## [Written request]
Restate the whole listing exactly.

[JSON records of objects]
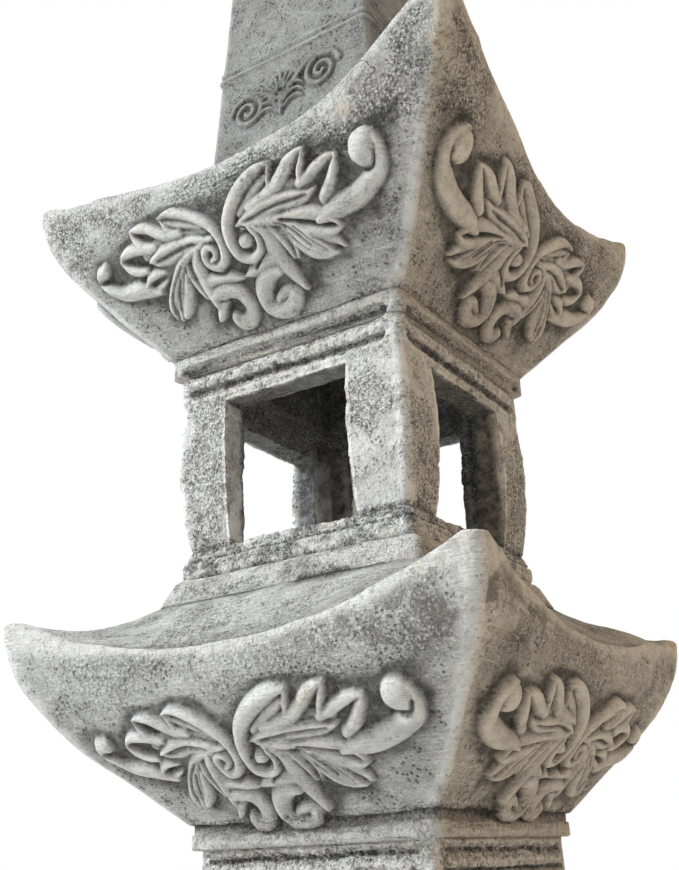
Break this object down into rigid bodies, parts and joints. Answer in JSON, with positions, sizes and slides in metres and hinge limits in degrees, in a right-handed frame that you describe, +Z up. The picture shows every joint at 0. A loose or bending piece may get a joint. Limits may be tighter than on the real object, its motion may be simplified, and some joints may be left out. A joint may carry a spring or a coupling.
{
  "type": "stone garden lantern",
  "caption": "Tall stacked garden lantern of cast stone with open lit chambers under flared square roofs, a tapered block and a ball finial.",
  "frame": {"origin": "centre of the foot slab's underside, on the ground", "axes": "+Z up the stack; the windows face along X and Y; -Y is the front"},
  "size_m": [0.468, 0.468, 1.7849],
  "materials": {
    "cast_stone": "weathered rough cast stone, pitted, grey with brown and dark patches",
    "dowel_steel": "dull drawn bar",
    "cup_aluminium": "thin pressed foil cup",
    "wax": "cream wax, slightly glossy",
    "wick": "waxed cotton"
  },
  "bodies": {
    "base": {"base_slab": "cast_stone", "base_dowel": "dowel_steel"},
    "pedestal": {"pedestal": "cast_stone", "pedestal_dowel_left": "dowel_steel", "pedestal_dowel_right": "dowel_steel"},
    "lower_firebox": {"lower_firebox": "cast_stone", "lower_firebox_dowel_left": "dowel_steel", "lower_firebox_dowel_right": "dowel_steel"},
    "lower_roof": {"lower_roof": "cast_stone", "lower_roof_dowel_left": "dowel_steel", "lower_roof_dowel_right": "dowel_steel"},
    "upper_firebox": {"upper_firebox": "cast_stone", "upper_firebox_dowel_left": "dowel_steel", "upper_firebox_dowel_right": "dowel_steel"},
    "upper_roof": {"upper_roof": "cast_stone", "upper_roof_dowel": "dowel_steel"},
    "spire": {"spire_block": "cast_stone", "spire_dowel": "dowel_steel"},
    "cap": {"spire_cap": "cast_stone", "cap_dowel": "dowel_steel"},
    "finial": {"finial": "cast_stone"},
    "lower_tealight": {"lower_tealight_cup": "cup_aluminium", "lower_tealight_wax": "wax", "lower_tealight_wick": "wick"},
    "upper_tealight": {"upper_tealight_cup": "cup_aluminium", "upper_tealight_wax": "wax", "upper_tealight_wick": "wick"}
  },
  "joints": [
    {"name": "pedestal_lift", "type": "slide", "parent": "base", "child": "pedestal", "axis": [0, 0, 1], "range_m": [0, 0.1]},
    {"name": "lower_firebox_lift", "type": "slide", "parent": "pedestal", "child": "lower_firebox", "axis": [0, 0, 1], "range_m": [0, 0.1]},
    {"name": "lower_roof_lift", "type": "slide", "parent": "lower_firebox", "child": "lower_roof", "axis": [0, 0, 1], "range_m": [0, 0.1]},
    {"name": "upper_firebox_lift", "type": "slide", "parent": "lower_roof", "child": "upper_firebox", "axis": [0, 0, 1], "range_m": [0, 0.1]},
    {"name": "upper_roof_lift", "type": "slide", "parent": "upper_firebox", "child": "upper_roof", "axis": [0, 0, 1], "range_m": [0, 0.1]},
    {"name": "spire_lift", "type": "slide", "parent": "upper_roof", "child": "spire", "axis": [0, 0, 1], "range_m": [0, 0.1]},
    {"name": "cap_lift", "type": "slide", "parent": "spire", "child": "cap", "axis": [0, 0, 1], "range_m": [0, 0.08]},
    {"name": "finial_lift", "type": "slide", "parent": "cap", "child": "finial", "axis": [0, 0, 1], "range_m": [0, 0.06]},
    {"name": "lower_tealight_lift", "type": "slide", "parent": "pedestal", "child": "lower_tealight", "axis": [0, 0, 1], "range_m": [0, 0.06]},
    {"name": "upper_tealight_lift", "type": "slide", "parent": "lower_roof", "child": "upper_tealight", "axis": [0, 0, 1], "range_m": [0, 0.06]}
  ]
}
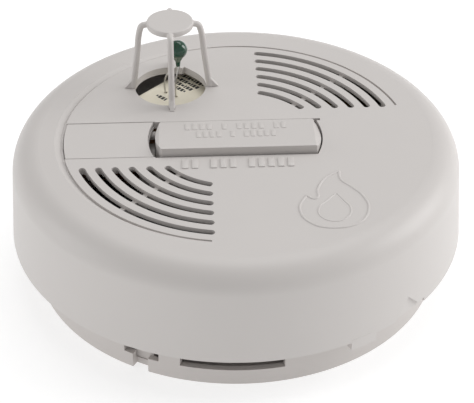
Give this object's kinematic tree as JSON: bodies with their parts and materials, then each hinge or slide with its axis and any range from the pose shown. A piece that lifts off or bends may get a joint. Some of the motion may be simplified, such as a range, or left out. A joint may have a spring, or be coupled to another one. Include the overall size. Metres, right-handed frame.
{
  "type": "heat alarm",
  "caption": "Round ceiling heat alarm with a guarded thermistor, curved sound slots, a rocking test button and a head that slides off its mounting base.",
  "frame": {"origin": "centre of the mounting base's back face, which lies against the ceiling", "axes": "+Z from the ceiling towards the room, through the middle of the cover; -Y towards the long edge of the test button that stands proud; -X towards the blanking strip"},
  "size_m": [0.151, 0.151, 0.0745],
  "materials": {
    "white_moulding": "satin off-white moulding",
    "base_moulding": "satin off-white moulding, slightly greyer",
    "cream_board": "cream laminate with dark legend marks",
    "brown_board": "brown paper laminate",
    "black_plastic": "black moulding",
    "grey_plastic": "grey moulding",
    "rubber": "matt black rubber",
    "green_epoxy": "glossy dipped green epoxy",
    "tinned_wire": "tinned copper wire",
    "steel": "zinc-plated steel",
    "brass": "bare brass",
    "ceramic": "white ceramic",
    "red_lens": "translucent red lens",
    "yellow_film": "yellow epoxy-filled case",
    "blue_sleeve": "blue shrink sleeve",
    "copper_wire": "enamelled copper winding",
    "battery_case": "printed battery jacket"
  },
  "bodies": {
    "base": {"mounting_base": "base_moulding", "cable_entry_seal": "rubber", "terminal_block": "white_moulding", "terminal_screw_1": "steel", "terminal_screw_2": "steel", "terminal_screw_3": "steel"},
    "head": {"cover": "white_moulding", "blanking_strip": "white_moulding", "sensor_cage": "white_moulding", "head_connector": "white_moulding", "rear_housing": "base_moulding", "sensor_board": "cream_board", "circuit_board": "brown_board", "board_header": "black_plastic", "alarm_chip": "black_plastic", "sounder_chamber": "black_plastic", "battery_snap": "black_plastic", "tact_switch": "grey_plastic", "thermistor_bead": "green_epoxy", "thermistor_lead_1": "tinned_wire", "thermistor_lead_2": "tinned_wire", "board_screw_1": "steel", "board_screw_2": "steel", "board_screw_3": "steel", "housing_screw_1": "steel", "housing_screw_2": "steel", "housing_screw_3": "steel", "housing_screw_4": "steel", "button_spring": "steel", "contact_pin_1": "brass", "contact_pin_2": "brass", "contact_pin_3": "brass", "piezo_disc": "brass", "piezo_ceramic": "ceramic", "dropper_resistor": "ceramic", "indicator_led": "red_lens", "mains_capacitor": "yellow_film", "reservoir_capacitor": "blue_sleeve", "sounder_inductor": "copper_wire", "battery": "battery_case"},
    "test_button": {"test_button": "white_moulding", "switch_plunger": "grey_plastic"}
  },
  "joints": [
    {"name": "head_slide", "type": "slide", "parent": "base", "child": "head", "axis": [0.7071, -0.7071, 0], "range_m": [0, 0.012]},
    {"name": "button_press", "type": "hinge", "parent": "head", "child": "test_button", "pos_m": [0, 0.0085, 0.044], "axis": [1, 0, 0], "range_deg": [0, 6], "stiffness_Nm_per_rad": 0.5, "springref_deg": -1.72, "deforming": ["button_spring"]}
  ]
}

## [Problem solution]
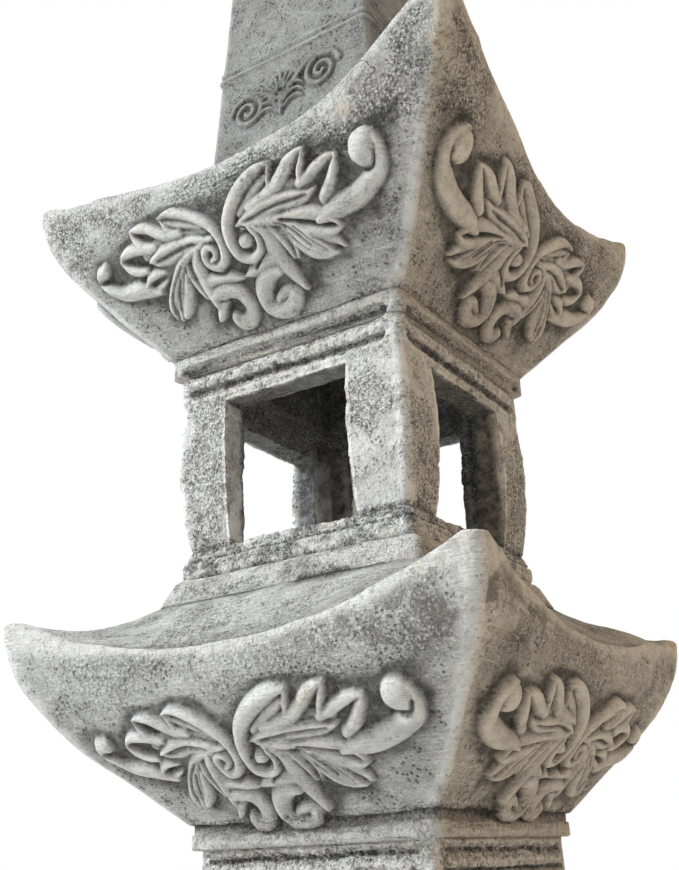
Break this object down into rigid bodies, parts and joints. Answer in JSON, with positions, sizes and slides in metres and hinge limits in degrees, in a right-handed frame that you describe, +Z up. The picture shows every joint at 0. A loose or bending piece may get a joint. Limits may be tighter than on the real object, its motion may be simplified, and some joints may be left out. A joint may carry a spring or a coupling.
{
  "type": "stone garden lantern",
  "caption": "Tall stacked garden lantern of cast stone with open lit chambers under flared square roofs, a tapered block and a ball finial.",
  "frame": {"origin": "centre of the foot slab's underside, on the ground", "axes": "+Z up the stack; the windows face along X and Y; -Y is the front"},
  "size_m": [0.468, 0.468, 1.7849],
  "materials": {
    "cast_stone": "weathered rough cast stone, pitted, grey with brown and dark patches",
    "dowel_steel": "dull drawn bar",
    "cup_aluminium": "thin pressed foil cup",
    "wax": "cream wax, slightly glossy",
    "wick": "waxed cotton"
  },
  "bodies": {
    "base": {"base_slab": "cast_stone", "base_dowel": "dowel_steel"},
    "pedestal": {"pedestal": "cast_stone", "pedestal_dowel_left": "dowel_steel", "pedestal_dowel_right": "dowel_steel"},
    "lower_firebox": {"lower_firebox": "cast_stone", "lower_firebox_dowel_left": "dowel_steel", "lower_firebox_dowel_right": "dowel_steel"},
    "lower_roof": {"lower_roof": "cast_stone", "lower_roof_dowel_left": "dowel_steel", "lower_roof_dowel_right": "dowel_steel"},
    "upper_firebox": {"upper_firebox": "cast_stone", "upper_firebox_dowel_left": "dowel_steel", "upper_firebox_dowel_right": "dowel_steel"},
    "upper_roof": {"upper_roof": "cast_stone", "upper_roof_dowel": "dowel_steel"},
    "spire": {"spire_block": "cast_stone", "spire_dowel": "dowel_steel"},
    "cap": {"spire_cap": "cast_stone", "cap_dowel": "dowel_steel"},
    "finial": {"finial": "cast_stone"},
    "lower_tealight": {"lower_tealight_cup": "cup_aluminium", "lower_tealight_wax": "wax", "lower_tealight_wick": "wick"},
    "upper_tealight": {"upper_tealight_cup": "cup_aluminium", "upper_tealight_wax": "wax", "upper_tealight_wick": "wick"}
  },
  "joints": [
    {"name": "pedestal_lift", "type": "slide", "parent": "base", "child": "pedestal", "axis": [0, 0, 1], "range_m": [0, 0.1]},
    {"name": "lower_firebox_lift", "type": "slide", "parent": "pedestal", "child": "lower_firebox", "axis": [0, 0, 1], "range_m": [0, 0.1]},
    {"name": "lower_roof_lift", "type": "slide", "parent": "lower_firebox", "child": "lower_roof", "axis": [0, 0, 1], "range_m": [0, 0.1]},
    {"name": "upper_firebox_lift", "type": "slide", "parent": "lower_roof", "child": "upper_firebox", "axis": [0, 0, 1], "range_m": [0, 0.1]},
    {"name": "upper_roof_lift", "type": "slide", "parent": "upper_firebox", "child": "upper_roof", "axis": [0, 0, 1], "range_m": [0, 0.1]},
    {"name": "spire_lift", "type": "slide", "parent": "upper_roof", "child": "spire", "axis": [0, 0, 1], "range_m": [0, 0.1]},
    {"name": "cap_lift", "type": "slide", "parent": "spire", "child": "cap", "axis": [0, 0, 1], "range_m": [0, 0.08]},
    {"name": "finial_lift", "type": "slide", "parent": "cap", "child": "finial", "axis": [0, 0, 1], "range_m": [0, 0.06]},
    {"name": "lower_tealight_lift", "type": "slide", "parent": "pedestal", "child": "lower_tealight", "axis": [0, 0, 1], "range_m": [0, 0.06]},
    {"name": "upper_tealight_lift", "type": "slide", "parent": "lower_roof", "child": "upper_tealight", "axis": [0, 0, 1], "range_m": [0, 0.06]}
  ]
}
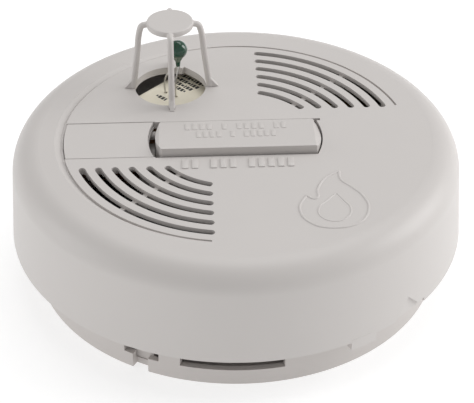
Give this object's kinematic tree as JSON: bodies with their parts and materials, then each hinge or slide with its axis and any range from the pose shown. A piece that lifts off or bends may get a joint. Some of the motion may be simplified, such as a range, or left out. A joint may have a spring, or be coupled to another one. Include the overall size. Metres, right-handed frame.
{
  "type": "heat alarm",
  "caption": "Round ceiling heat alarm with a guarded thermistor, curved sound slots, a rocking test button and a head that slides off its mounting base.",
  "frame": {"origin": "centre of the mounting base's back face, which lies against the ceiling", "axes": "+Z from the ceiling towards the room, through the middle of the cover; -Y towards the long edge of the test button that stands proud; -X towards the blanking strip"},
  "size_m": [0.151, 0.151, 0.0745],
  "materials": {
    "white_moulding": "satin off-white moulding",
    "base_moulding": "satin off-white moulding, slightly greyer",
    "cream_board": "cream laminate with dark legend marks",
    "brown_board": "brown paper laminate",
    "black_plastic": "black moulding",
    "grey_plastic": "grey moulding",
    "rubber": "matt black rubber",
    "green_epoxy": "glossy dipped green epoxy",
    "tinned_wire": "tinned copper wire",
    "steel": "zinc-plated steel",
    "brass": "bare brass",
    "ceramic": "white ceramic",
    "red_lens": "translucent red lens",
    "yellow_film": "yellow epoxy-filled case",
    "blue_sleeve": "blue shrink sleeve",
    "copper_wire": "enamelled copper winding",
    "battery_case": "printed battery jacket"
  },
  "bodies": {
    "base": {"mounting_base": "base_moulding", "cable_entry_seal": "rubber", "terminal_block": "white_moulding", "terminal_screw_1": "steel", "terminal_screw_2": "steel", "terminal_screw_3": "steel"},
    "head": {"cover": "white_moulding", "blanking_strip": "white_moulding", "sensor_cage": "white_moulding", "head_connector": "white_moulding", "rear_housing": "base_moulding", "sensor_board": "cream_board", "circuit_board": "brown_board", "board_header": "black_plastic", "alarm_chip": "black_plastic", "sounder_chamber": "black_plastic", "battery_snap": "black_plastic", "tact_switch": "grey_plastic", "thermistor_bead": "green_epoxy", "thermistor_lead_1": "tinned_wire", "thermistor_lead_2": "tinned_wire", "board_screw_1": "steel", "board_screw_2": "steel", "board_screw_3": "steel", "housing_screw_1": "steel", "housing_screw_2": "steel", "housing_screw_3": "steel", "housing_screw_4": "steel", "button_spring": "steel", "contact_pin_1": "brass", "contact_pin_2": "brass", "contact_pin_3": "brass", "piezo_disc": "brass", "piezo_ceramic": "ceramic", "dropper_resistor": "ceramic", "indicator_led": "red_lens", "mains_capacitor": "yellow_film", "reservoir_capacitor": "blue_sleeve", "sounder_inductor": "copper_wire", "battery": "battery_case"},
    "test_button": {"test_button": "white_moulding", "switch_plunger": "grey_plastic"}
  },
  "joints": [
    {"name": "head_slide", "type": "slide", "parent": "base", "child": "head", "axis": [0.7071, -0.7071, 0], "range_m": [0, 0.012]},
    {"name": "button_press", "type": "hinge", "parent": "head", "child": "test_button", "pos_m": [0, 0.0085, 0.044], "axis": [1, 0, 0], "range_deg": [0, 6], "stiffness_Nm_per_rad": 0.5, "springref_deg": -1.72, "deforming": ["button_spring"]}
  ]
}